In recent decades, the capability approach has emerged as a new theoretical framework for thinking about concepts such as wellbeing, development and justice. The approach was pioneered by economist-philosopher Amartya Sen, though aspects of it can be traced back to, among others, Aristotle, Adam Smith, and Karl Marx (see Nussbaum 1988, 1992; Sen 1993, 1999). The capability approach argues that the freedom to achieve wellbeing is:

  • of primary moral importance; and
  • to be understood in terms of people's capabilities, that is, their real opportunities to do and be what they have reason to value.

The capability approach aims to provide an alternative to theories, such as utilitarianism, which rely solely on "the judgements of states of affairs to the utilities in the respective states (paying no direct attention to such things as the fulfilment or violation of rights, duties, and so on)" (Sen, 1999, p.59). It is generally conceived as a flexible and multi-purpose framework, rather than a precise theory of wellbeing.

Sen proposes that a society's development should be judged by the extent to which individuals possess various kinds of 'functional capabilities', which afford them effective opportunities. Sen (1999) identifies five instrumental freedoms that contribute to the general capability of a person to live more freely: i) political freedoms, ii) economic facilities, iii) social opportunities, iv) transparency guarantees, and v) protective security. He argues that freedom, in all its dimensions, is both "the primary end and the principal means of development" (1999, p.36). In his view, neither opulence (income, consumption) nor utility (happiness, satisfaction of desires) constitute or adequately represent human wellbeing and deprivation.

While Sen considers freedom itself to be the ultimate goal, he also emphasises the interactions among the above instrumental freedoms, which makes them critically important as a means to achieve social development. For example, he notes that "political freedoms (in the form of free speech and elections) help to promote economic security. Social opportunities (in the form of education and health facilities) facilitate economic participation. Economic facilities (in the form of opportunities for participation in trade and production) can help to generate personal abundance as well as public resources for social facilities" (1999, p.11).

Sen also considers distribution to be important, and recognises that individual heterogeneity means that different people will need different levels of resources to have the same level of capabilities. His capabilities framework explicitly takes into account "not only the primary goods persons respectively hold, but also the relevant personal characteristics that govern the conversion of primary goods into the person's ability to promote her ends" (Sen, 1999, p.74).[5]

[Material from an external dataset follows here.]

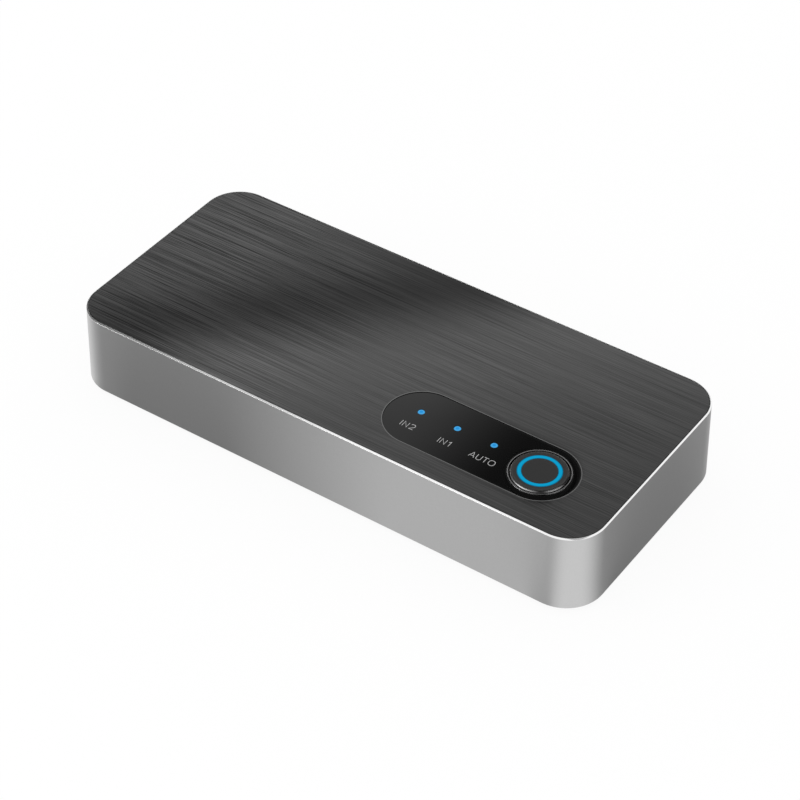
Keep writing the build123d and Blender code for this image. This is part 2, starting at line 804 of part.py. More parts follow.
with BuildPart() as switch_terminals:
    for angle in (0, 180):
        with BuildSketch(*row_planes(button_x, button_y, angle, switch_width / 2, 2, terminal_spread)):
            with Locations((0, terminal_rise)):
                Rectangle(terminal_thickness, terminal_rise + leg_reach, align=(Align.MIN, Align.MAX))
                Rectangle(terminal_bed, terminal_thickness, align=(Align.MAX, Align.MAX))
        extrude(amount=terminal_width / 2, both=True)
finish(switch_terminals, "switch_terminals")

with BuildPart() as switch_dome:
    with BuildSketch(turning_plane(button_x, button_y)):
        with BuildLine():
            Polyline(
                (dome_radius, switch_floor),
                (dome_crown, switch_floor + dome_height),
                (0, switch_floor + dome_height),
                (0, switch_floor + dome_height - dome_thickness),
                (dome_crown - dome_thickness, switch_floor + dome_height - dome_thickness),
                (dome_radius - 2 * dome_thickness, switch_floor),
                close=True,
            )
        make_face()
    revolve(axis=turning_axis(button_x, button_y))
finish(switch_dome, "switch_dome")

with BuildPart() as switch_plunger:
    with BuildSketch(Plane.XY.offset(plunger_bottom)):
        with Locations((button_x, button_y)):
            Circle(plunger_radius + plunger_flange_width)
    extrude(amount=plunger_flange_thickness)
    with BuildSketch(Plane.XY.offset(plunger_bottom)):
        with Locations((button_x, button_y)):
            Circle(plunger_radius)
    extrude(amount=plunger_top - plunger_bottom)
finish(switch_plunger, "switch_plunger")

with BuildPart() as switch_cover:
    with BuildSketch(Plane.XY.offset(base_top)):
        with Locations((button_x, button_y)):
            Rectangle(switch_width, switch_width)
            Circle(plunger_radius + slip_gap, mode=Mode.SUBTRACT)
    extrude(amount=switch_cover_thickness)
    with BuildSketch(Plane.XY.offset(cover_plate_top)):
        with Locations((button_x, button_y)):
            with GridLocations(0, switch_width + switch_cover_thickness, 1, 2):
                Rectangle(switch_width / 2, switch_cover_thickness)
    extrude(amount=-switch_base_height / 2)
finish(switch_cover, "switch_cover")

# Lamps: a lens on a small base, one under each light pipe and two beside the tact switch
ring_lamp_reach = switch_width / 2 + ring_lamp_gap + lamp_width / 2
lamp_groups = {f"lamp_{name}": [place] for name, place in zip(lamp_names, lamp_places)}
lamp_groups["ring_lamps"] = [
    (button_x, button_y - ring_lamp_reach),
    (button_x, button_y + ring_lamp_reach),
]
for name, places in lamp_groups.items():
    with BuildPart() as lamps:
        with BuildSketch(Plane.XY.offset(board_top)):
            with Locations(*places):
                Rectangle(lamp_length, lamp_width)
        extrude(amount=lamp_base_height)
        with BuildSketch(Plane.XY.offset(board_top)):
            with Locations(*places):
                Rectangle(lamp_length - 2 * lamp_lens_inset, lamp_width)
        extrude(amount=lamp_height)
    finish(lamps, name)

# Places of the parts on the board, in rows in front of the sockets
tail_y = mouth_y - socket_depth - tail_reach
array_y = tail_y - part_gap - array_width / 2
row_back = array_y - array_width / 2 - part_gap
chip_size = chip_lead_count * lead_pitch + 2 * chip_corner
chip_x = socket_x["in1"]
chip_y = row_back - lead_reach - chip_size / 2
controller_length = controller_lead_count * lead_pitch + 2 * controller_corner
controller_x = socket_x["out"]
controller_y = row_back - lead_reach - controller_width / 2
regulator_y = mouth_y - power_depth - tail_reach - part_gap - lead_reach - regulator_width / 2
crystal_x = chip_x + chip_size / 2 + lead_reach + part_gap + crystal_width / 2
capacitor_y = chip_y - chip_size / 2 - lead_reach - part_gap - capacitor_length / 2
can_x = -body_length / 2 + can_from_end + can_pitch / 2
can_y = -body_width / 2 + can_from_front

# Chips: moulded bodies that stand a little above the board on their bent leads
chip_lead = bent_lead(chip_lift + (chip_height - lead_thickness) / 2)
chips = {
    "switch_chip": (chip_x, chip_y, chip_size, chip_size, (0, 90, 180, 270), chip_lead_count),
    "controller_chip": (
        controller_x, controller_y, controller_length, controller_width, (90, 270), controller_lead_count,
    ),
}
for name, (x, y, length, width, angles, count) in chips.items():
    with BuildPart() as chip:
        with BuildSketch(Plane.XY.offset(board_top + chip_lift)):
            with Locations((x, y)):
                Rectangle(length, width)
        extrude(amount=chip_height)
        chamfer(chip.faces().sort_by(Axis.Z)[-1].edges(), chip_edge)
    finish(chip, name)

    with BuildPart() as leads:
        for angle in angles:
            with BuildSketch(*row_planes(x, y, angle, width / 2, count, lead_pitch)):
                add(chip_lead)
            extrude(amount=lead_width / 2, both=True)
    finish(leads, f"{name}_leads")

with BuildPart() as voltage_regulator:
    with BuildSketch(Plane.XY.offset(board_top + chip_lift)):
        with Locations((power_x, regulator_y)):
            Rectangle(regulator_length, regulator_width)
    extrude(amount=regulator_height)
    chamfer(voltage_regulator.faces().sort_by(Axis.Z)[-1].edges(), chip_edge)
    with BuildSketch(*row_planes(power_x, regulator_y, -90, regulator_width / 2, 3, regulator_lead_pitch)):
        add(chip_lead)
    extrude(amount=regulator_lead_width / 2, both=True)
    with BuildSketch(*row_planes(power_x, regulator_y, 90, regulator_width / 2)):
        add(chip_lead)
    extrude(amount=regulator_lead_pitch / 2, both=True)
finish(voltage_regulator, "voltage_regulator")

with BuildPart() as crystal:
    with BuildSketch(Plane.XY.offset(board_top)) as crystal_outline:
        with Locations((crystal_x, chip_y)):
            Rectangle(crystal_width, crystal_length)
        chamfer(crystal_outline.vertices(), crystal_corner)
    extrude(amount=crystal_height)
finish(crystal, "crystal")

with BuildPart() as electrolytic_capacitors:
    with BuildSketch(Plane.XY.offset(board_top)) as can_bases:
        with Locations((can_x, can_y)):
            with GridLocations(can_pitch, 0, can_count, 1):
                Rectangle(can_base, can_base)
        chamfer(can_bases.vertices().group_by(Axis.Y)[0], can_base_corner)
    extrude(amount=can_base_height)
    with BuildSketch(Plane.XY.offset(board_top)):
        with Locations((can_x, can_y)):
            with GridLocations(can_pitch, 0, can_count, 1):
                Circle(can_radius)
    extrude(amount=deck_bottom - deck_rib_height - can_head_room - board_top)
finish(electrolytic_capacitors, "electrolytic_capacitors")

with BuildPart() as surge_arrays:
    with BuildSketch(Plane.XY.offset(board_top)):
        for x in socket_x.values():
            with Locations((x, array_y)):
                with GridLocations(array_spread, 0, 2, 1):
                    Rectangle(array_length, array_width)
    extrude(amount=array_height)
finish(surge_arrays, "surge_arrays")

with BuildPart() as chip_capacitors:
    with BuildSketch(Plane.XY.offset(board_top)):
        with Locations((chip_x, capacitor_y)):
            with GridLocations(capacitor_pitch, 0, capacitor_count, 1):
                Rectangle(capacitor_width, capacitor_length)
    extrude(amount=capacitor_height)
finish(chip_capacitors, "chip_capacitors")
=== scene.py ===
# %% [markdown]
# # A video switch box, dressed for its portrait
#
# The object is a flat two-into-one switch box: a satin silver case, a dark brushed plate let into its
# top, and in that plate a glossy black panel with three lamps and a round, lit push button. The frame
# already holds every piece at its real size. This script keeps those places and gives each piece that
# shows the fine edges and the finish that a plain solid lacks.

# %% The frame comes first
import json
from math import cos, pi, radians, sin, tan

import bmesh
import bpy
from mathutils import Matrix, Vector


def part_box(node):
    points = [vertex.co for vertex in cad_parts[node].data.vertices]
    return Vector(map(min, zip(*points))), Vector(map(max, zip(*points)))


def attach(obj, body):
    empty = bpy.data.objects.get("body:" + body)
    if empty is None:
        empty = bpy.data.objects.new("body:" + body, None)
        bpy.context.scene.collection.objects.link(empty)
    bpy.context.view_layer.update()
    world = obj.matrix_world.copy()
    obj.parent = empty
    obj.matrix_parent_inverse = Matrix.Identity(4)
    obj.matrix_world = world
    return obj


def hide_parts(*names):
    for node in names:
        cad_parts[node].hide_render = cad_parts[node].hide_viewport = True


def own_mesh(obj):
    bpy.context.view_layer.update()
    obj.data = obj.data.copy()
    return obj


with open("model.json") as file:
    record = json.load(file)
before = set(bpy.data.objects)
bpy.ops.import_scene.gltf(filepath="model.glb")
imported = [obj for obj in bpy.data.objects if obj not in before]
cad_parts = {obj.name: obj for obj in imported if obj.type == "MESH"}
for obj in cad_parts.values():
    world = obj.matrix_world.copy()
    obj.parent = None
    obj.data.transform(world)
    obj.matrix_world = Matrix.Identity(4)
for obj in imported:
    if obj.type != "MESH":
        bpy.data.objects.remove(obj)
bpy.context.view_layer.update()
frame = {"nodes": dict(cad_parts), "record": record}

mm = 0.001


def middle(node):
    """The middle of a node's box."""
    low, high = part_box(node)
    return (low + high) / 2


def reach(node):
    """Half the width of a node."""
    low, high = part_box(node)
    return (high.x - low.x) / 2


print("half the case, mm:", round(reach("upper_housing") / mm, 2))

# %% [markdown]
# ## Camera
#
# The photograph was taken from the front right, a little over 40 degrees above the table, with a
# long lens: the case's far edges close in only slightly. A camera could be aimed by eye, but the edges
# of a box give its place exactly, so these values come from matching the outline of the case. The
# small slide puts the box where it sits in the picture, and keeps the lens shift at zero.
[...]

Sen's theory has led to a new and highly interdisciplinary literature in the social sciences resulting in new statistics and social indicators (including the Human Development Index discussed above), and to a new policy paradigm that is mainly used in development studies, the 'human development approach'. Sen's approach is not without criticism, however. For example, several commentators have criticised Sen for failing to supplement his framework with a coherent list of important capabilities (Nussbaum, 1988; Qizilbash, 1998). Others have cast doubt on the usefulness of the capability approach for making inter-personal comparisons of wellbeing, or have pointed to the high informational requirements to provide an adequate analysis of capability.

The capability approach has been developed and extended by a number of scholars. The most well-known extension is that of feminist philosopher Martha Nussbaum. Nussbaum developed a list of what she considers to be the central human capabilities, which include bodily health, practical reason and play (Nussbaum, 2005).

The capability approach emphasises the importance of ensuring that people have the opportunities necessary to participate in society and live a fulfilling life. Applied to public policy, this leads to consideration of how to support the expansion of human capabilities, and to ensure that all persons have a basic level of capabilities. For example, policy might focus on ensuring people have adequate income to achieve a minimal level of functioning (Sen, 1993), or that children are given adequate support to develop their capabilities. This may require analysis of the transmission of capabilities across generations.


  • [5]Primary goods are those goods that allow a person to meet their objectives and include rights, liberties and opportunities, income and wealth, and the social bases of self-respect (Sen (1999), p.74).